Peter Seghers le dit lui-même vers la fin, les deux termes du titre sont importants ensemble, liés et reliés, avec la conjonction de coordination "et". Peter Seghers ne fait donc pas un recueil de poèmes / poètes de la Résistance, il fait le "récit" de la Résistance, à travers ses poètes et ses poèmes. Il fait donc oeuvre d'historien, en contextualisant, en élargissant son propos, évoquant les grandes batailles sur tous les fronts, les mouvements de la Résistance, Jean Moulin et le CNR, la France Libre de De Gaulle, les otages fusillés, les villes-martyrs...

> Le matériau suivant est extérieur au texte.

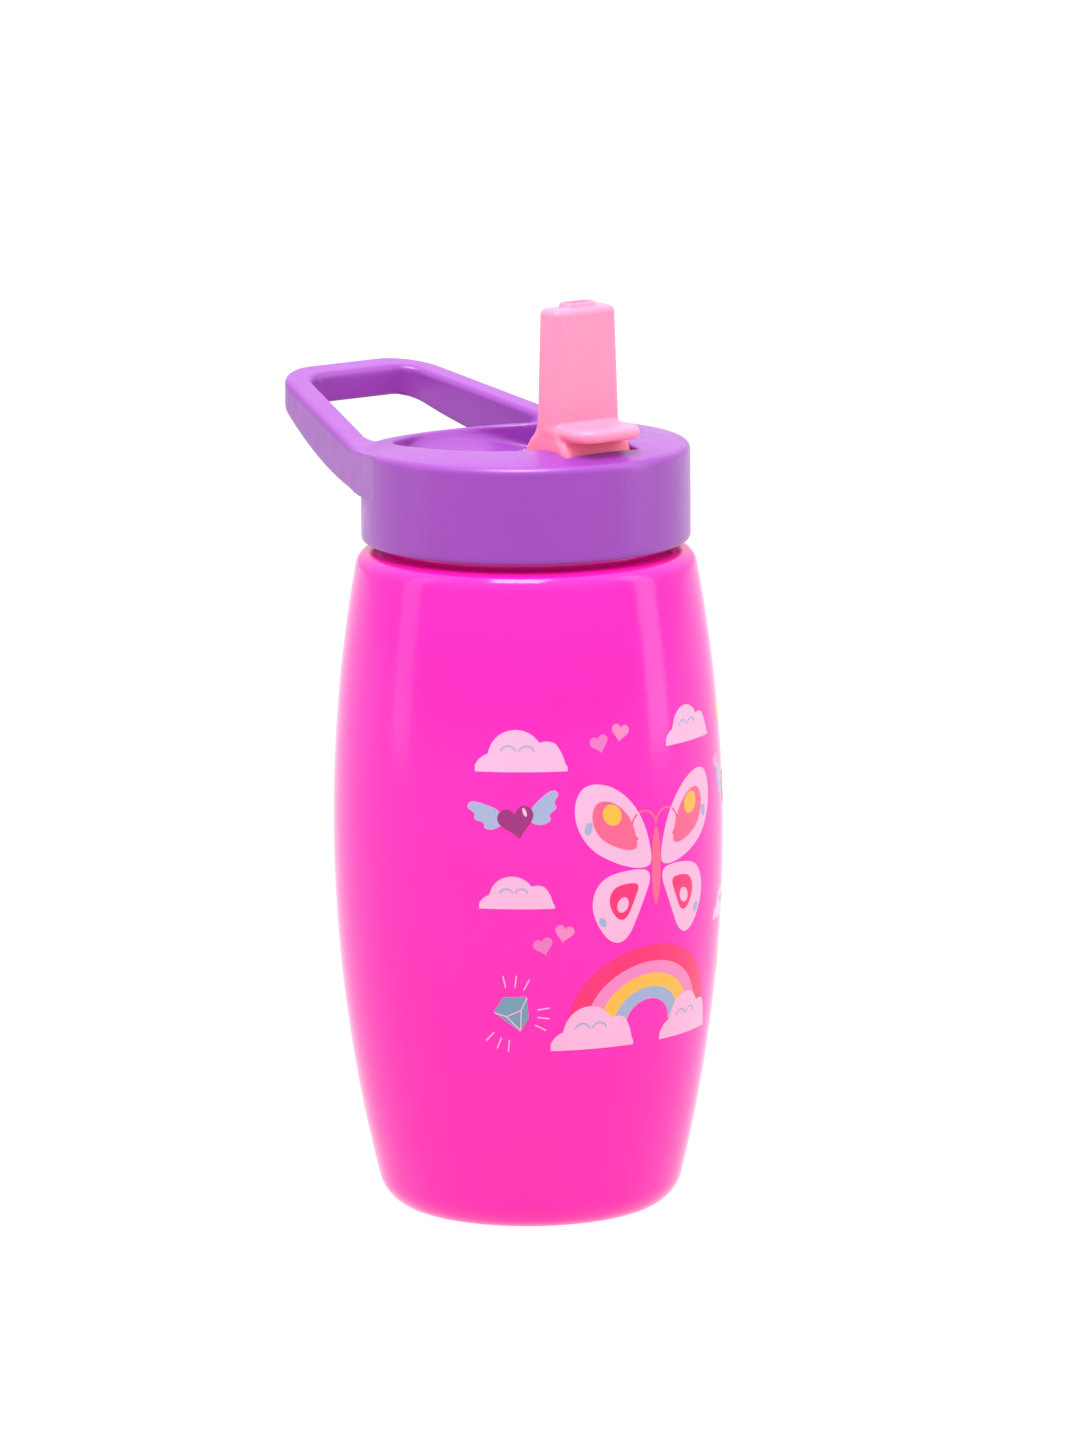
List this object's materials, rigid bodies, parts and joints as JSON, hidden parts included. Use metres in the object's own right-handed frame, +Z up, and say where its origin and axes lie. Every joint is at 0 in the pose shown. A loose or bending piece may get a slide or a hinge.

Dès les premières pages de l'ouvrage, Seghers explique son projet de lier histoire et littérature : "Mais, dira-t-on, la poésie et les poètes dans ce désastre ? Je me répèterai : la poésie de la Résistance, fait historique autant que littéraire, est indissociable des conditions de sa création. Histoire, événements, poésie vont ensemble. Tenter de reconstituer et de faire revivre peut permettre de mieux participer et de mieux comprendre. Sinon, d'où viendraient ces appels, ces appels de colère ?" ; Seghers fait donc un "récit", pour comprendre le surgissement de cette poésie, la réaction de l'écriture face à l'Armistice, à l'Occupation et à la Collaboration. Il y revient à la fin, il ne veut pas "d'une glorification de la poésie patriotique", ce n'est pas de la propagande pour un parti ou un camp, ce n'est pas une écriture cocardière. Il résume son intention par une formule ramassée : "cet ouvrage n'est que l'histoire d'un chant profond".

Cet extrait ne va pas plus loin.